Vargas had been visiting the border city for several days as part of a vigil to highlight the plight of unaccompanied immigrant children coming into the US illegally who have overwhelmed Border Patrol facilities.

Vargas went public about his own immigration status in a 2011 piece for the New York Times Magazine, revealing that he had been living in the US illegally since he was brought from the Philippines as a child to live with his grandparents. He was part of a team of reporters at The Washington Post that won a Pulitzer Prize in 2008.

At McAllen/Miller International Airport, Vargas knew he could have problems.
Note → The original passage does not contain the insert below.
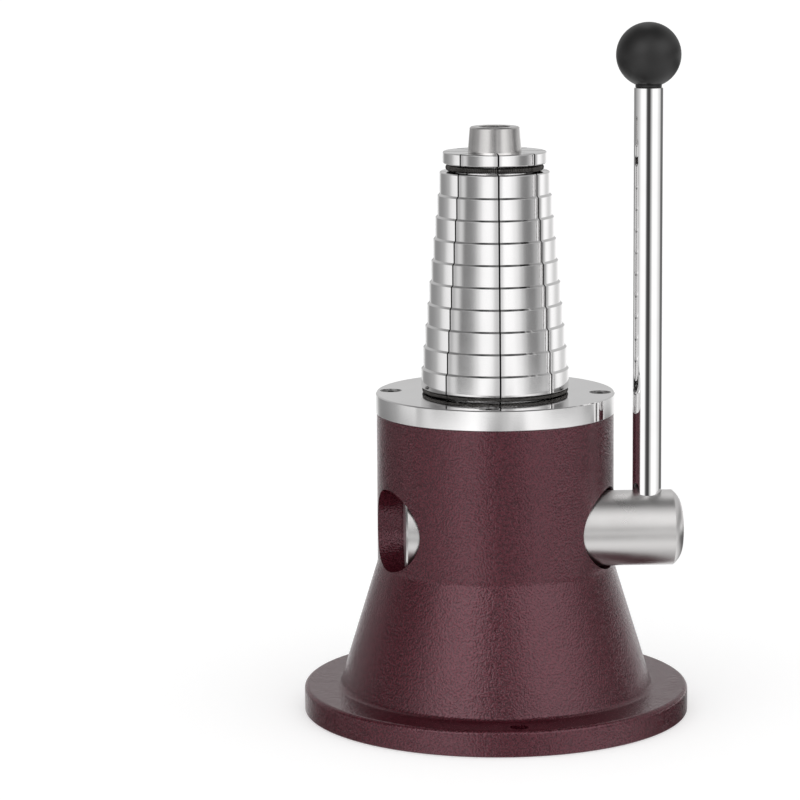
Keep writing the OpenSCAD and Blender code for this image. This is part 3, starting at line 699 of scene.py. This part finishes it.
def floor():
    """Pale matt sheet that keeps the object's shadow and isn't mirrored."""
    mat, tree, _ = new_material("pale_floor")
    sheet = add(tree, "ShaderNodeBsdfPrincipled", Base_Color=srgb("#e7e7e7"), Roughness=0.9,
                Emission_Color=srgb("#ffffff"), Emission_Strength=0.38)
    add(tree, "ShaderNodeOutputMaterial", Surface=sheet)
    side, drop = 12.0, -0.2 * MM
    corners = [(-side, -side, drop), (side, -side, drop), (side, side, drop), (-side, side, drop)]
    obj = surface("floor", corners, np.array([(0, 1, 2, 3)]))
    obj.data.materials.append(mat)
    obj.visible_glossy = False


# Soft boxes and dark flags round the object, as (azimuth in degrees from
# straight ahead towards the lever, brightness), in five rings: from well below
# the eye's height to well above it
LOWEST_RING = [(-180, .95), (-166, .7), (-150, .3), (-135, .1), (-106, .1), (-88, .25), (-54, 1.05),
               (-28, 1.55), (-10, .4), (-2, .1), (6, .6), (9, .6), (16, .15), (30, .9), (58, 1.15),
               (90, .6), (100, .3), (112, .05), (138, .05), (152, .2), (166, .6), (180, .95)]
LOW_RING = [(-180, 1.1), (-162, .8), (-144, .25), (-108, .45), (-78, .8), (-54, 1.2), (-30, 1.2),
            (-16, .8), (-6, .6), (10, .6), (20, .7), (32, 1.2), (56, 1.2), (80, .9), (98, .7),
            (108, .2), (136, .15), (148, .6), (162, 1.0), (180, 1.1)]
EYE_RING = [(-180, 1.1), (-164, .7), (-146, .3), (-118, .45), (-89, 1.0), (-82, .5), (-74, .7),
            (-60, .25), (-34, .75), (-16, 1.15), (-4, .8), (4, .65), (16, 1.2), (34, 1.0), (48, .55),
            (64, .25), (84, .5), (96, .35), (111, 1.15), (136, .75), (156, 1.0), (180, 1.1)]
HIGH_RING = [(-180, .6), (-140, .5), (-110, .25), (-86, .4), (-64, .95), (-42, 1.1), (-26, .7),
             (-10, .25), (1, .25), (6, .55), (9, .55), (14, .3), (24, .6), (40, 1.05), (58, .85),
             (80, .4), (112, .15), (140, .5), (180, .6)]
HIGHEST_RING = [(-180, .6), (-130, .4), (-100, .1), (-62, .8), (-30, 2.0), (-16, 2.0), (-8, .4),
                (-2, .1), (3, .3), (12, 1.2), (44, 1.6), (84, .8), (114, .55), (180, .6)]
# Heights above the horizon, in degrees, where one ring gives way to the next
RING_EDGES = [(-10.4, -10.2), (-9.75, -9.5), (-2, 1), (9, 14)]
# The dark camera and its stand in front, as a share of LOW_RING, which only a
# mirror finish shows
LENS = [(-180, 1.0), (-36, 1.0), (-22, .5), (-13, .15), (0, .1), (10, .5), (22, 1.0), (180, 1.0)]
# Brightness by height in degrees, far below and far above the eye, and the
# heights where it takes over from the rings
HEIGHTS = [(-90, .45), (-70, .6), (-50, .85), (-30, 1.0), (30, 1.1), (48, 1.1), (62, .95), (72, .6),
           (79, .2), (90, .1)]
ABOVE_RINGS = (38, 56)
BELOW_RINGS = (-18, -38)
# The box overhead is a strip across the shaft: sideways share of the direction
# where it starts to dim, where it is dim, and how dim
STRIP_FULL, STRIP_END, STRIP_DIM = 0.08, 0.22, 0.2
# Soft light on everything that isn't a mirror, from behind and from in front
SOFT_BEHIND, SOFT_FRONT = 0.45, 1.25
# Brightness at the top of a curve's scale
BRIGHTEST = 2.0


def studio():
    """White for the camera, the rings of soft boxes for reflections, and soft
    light, mostly from in front, for everything else."""
    world = bpy.data.worlds.new("studio")
    bpy.context.scene.world = world
    world.use_nodes = True
    tree = world.node_tree
    tree.nodes.clear()
    skyward = add(tree, "ShaderNodeTexCoord").outputs["Generated"]
    way = add(tree, "ShaderNodeSeparateXYZ", Vector=skyward).outputs
    path = add(tree, "ShaderNodeLightPath").outputs
    ahead = add(tree, "ShaderNodeMath", {"operation": "MULTIPLY"}, _0=way[1], _1=-1.0)
    azimuth = add(tree, "ShaderNodeMath", {"operation": "ARCTAN2"}, _0=way[0], _1=ahead)
    height = add(tree, "ShaderNodeMath", {"operation": "ARCSINE"}, _0=way[2])
    degrees = add(tree, "ShaderNodeMath", {"operation": "DEGREES"}, _0=height)

    around = (LOWEST_RING, LOW_RING, EYE_RING, HIGH_RING, HIGHEST_RING, LENS)
    tables = [(points, azimuth, 360) for points in around] + [(HEIGHTS, height, 180)]
    rings = []
    for points, angle, full in tables:
        part = add(tree, "ShaderNodeMath", {"operation": "MULTIPLY_ADD"},
                   _0=angle, _1=180 / math.pi / full, _2=0.5)
        node = add(tree, "ShaderNodeFloatCurve", Value=part)
        curve = node.mapping.curves[0]
        for _ in points[2:]:
            curve.points.new(0.5, 0.5)
        for point, (place, brightness) in zip(curve.points, points):
            point.location = (place / full + 0.5, brightness / BRIGHTEST)
            point.handle_type = "AUTO_CLAMPED"
        node.mapping.update()
        rings.append(add(tree, "ShaderNodeMath", {"operation": "MULTIPLY"}, _0=node, _1=BRIGHTEST))

    level = rings[0]
    for ring, (start, end) in zip(rings[1:], RING_EDGES):
        above = add(tree, "ShaderNodeMapRange", {"interpolation_type": "SMOOTHSTEP"},
                    Value=degrees, From_Min=start, From_Max=end)
        level = add(tree, "ShaderNodeMix", {"data_type": "FLOAT"}, _0=above, _2=level, _3=ring)
    lens, steep = rings[5:]
    dimmed = add(tree, "ShaderNodeMath", {"operation": "MULTIPLY"}, _0=rings[1], _1=lens)
    level = add(tree, "ShaderNodeMix", {"data_type": "FLOAT"},
                _0=path["Is Singular Ray"], _2=level, _3=dimmed)
    aside = add(tree, "ShaderNodeMath", {"operation": "ABSOLUTE"}, _0=way[0])
    strip = add(tree, "ShaderNodeMapRange",
                Value=aside, From_Min=STRIP_FULL, From_Max=STRIP_END, To_Min=1.0, To_Max=STRIP_DIM)
    overhead = add(tree, "ShaderNodeMath", {"operation": "MULTIPLY"}, _0=steep, _1=strip)
    for (start, end), beyond in ((ABOVE_RINGS, overhead), (BELOW_RINGS, steep)):
        share = add(tree, "ShaderNodeMapRange", Value=degrees, From_Min=start, From_Max=end)
        level = add(tree, "ShaderNodeMix", {"data_type": "FLOAT"}, _0=share, _2=level, _3=beyond)
    soft = add(tree, "ShaderNodeMapRange",
               Value=ahead, From_Min=-1.0, From_Max=1.0, To_Min=SOFT_BEHIND, To_Max=SOFT_FRONT)
    light = add(tree, "ShaderNodeMix", {"data_type": "FLOAT"},
                _0=path["Is Glossy Ray"], _2=soft, _3=level)
    seen = add(tree, "ShaderNodeMix", {"data_type": "FLOAT"},
               _0=path["Is Camera Ray"], _2=light, _3=1.0)
    sky = add(tree, "ShaderNodeBackground", Color=srgb("#ffffff"), Strength=seen)
    add(tree, "ShaderNodeOutputWorld", Surface=sky)


def camera():
    """Long lens, a little left of straight ahead and above the mandrel. Eye,
    target, lens, shift and roll were fitted together to the photograph."""
    data = bpy.data.cameras.new("camera")
    data.sensor_width = 36.0
    data.lens = 142.98
    data.shift_y = -0.1
    data.clip_start, data.clip_end = 0.1, 40
    eye = Vector((-0.10866, -1.48915, 0.39679))
    target = Vector((-0.0453, -0.0050, 0.1890))
    roll = math.radians(-0.3575)
    obj = bpy.data.objects.new("camera", data)
    bpy.context.collection.objects.link(obj)
    obj.location = eye
    obj.rotation_mode = "QUATERNION"
    obj.rotation_quaternion = (target - eye).to_track_quat("-Z", "Y") @ Quaternion((0, 0, 1), roll)
    bpy.context.scene.camera = obj


# ---- the object and its stage ----

base_casting()
top_plate()
plate_screws()
section = jaw_section()
for number in range(1, JAWS + 1):
    jaw(number, section)
    spring_arc("upper_garter_spring", number, CAP_R - UPPER_INSET - UPPER_COIL / 2,
               (UPPER_LO[2] + UPPER_HI[2]) / 2, UPPER_DRAWN_COIL, UPPER_WIRE, UPPER_CURLS)
    spring_arc("lower_garter_spring", number, LOWEST_STEP_R - LOWER_INSET - LOWER_COIL / 2,
               (LOWER_LO[2] + LOWER_HI[2]) / 2, LOWER_COIL, LOWER_WIRE, LOWER_CURLS)
wedge_cone()
wedge_bolt()
smooth_copy("guide_block", TURNED, "machined_steel", "base")
smooth_copy("pinion_shaft", TURNED, "machined_steel", "lever")
smooth_copy("rod_set_screw", OXIDE, "blackened_steel", "lever")
smooth_copy("ram_rack", TURNED, "machined_steel", "ram")
lever_rod()
lever_knob()
for node, coat in (("block_dowel", TURNED), ("shaft_retaining_screw", OXIDE), ("knob_insert", BRASS)):
    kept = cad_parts[node].data.materials
    kept.clear()
    kept.append(coat)
floor()
studio()
camera()
bpy.context.scene.view_settings.view_transform = "Standard"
Border Patrol agents stand alongside Transportation Security Administration personnel to check documentation, even for domestic flights and he was carrying only a passport from the Philippines and a palm-size copy of the US Constitution.

Yesterday morning, Vargas tweeted: "About to go thru security at McAllen Airport. I don`t know what`s going to happen."

Vargas, who directed a documentary called "Documented," was unaware he would have to pass through an immigration check prior to arriving in the city, said Ryan Eller, campaign director for Define American, the advocacy group founded by Vargas.
"We had been to border towns before like San Diego and other places, but we didn`t recognise until here the situation," Eller said while standing across the street from the Border Patrol station where Vargas was being held. "We tried to prepare for basically every scenario that we could."
The security checks at the airport and elsewhere in the Rio Grande Valley are familiar to people living along the Texas-Mexico border.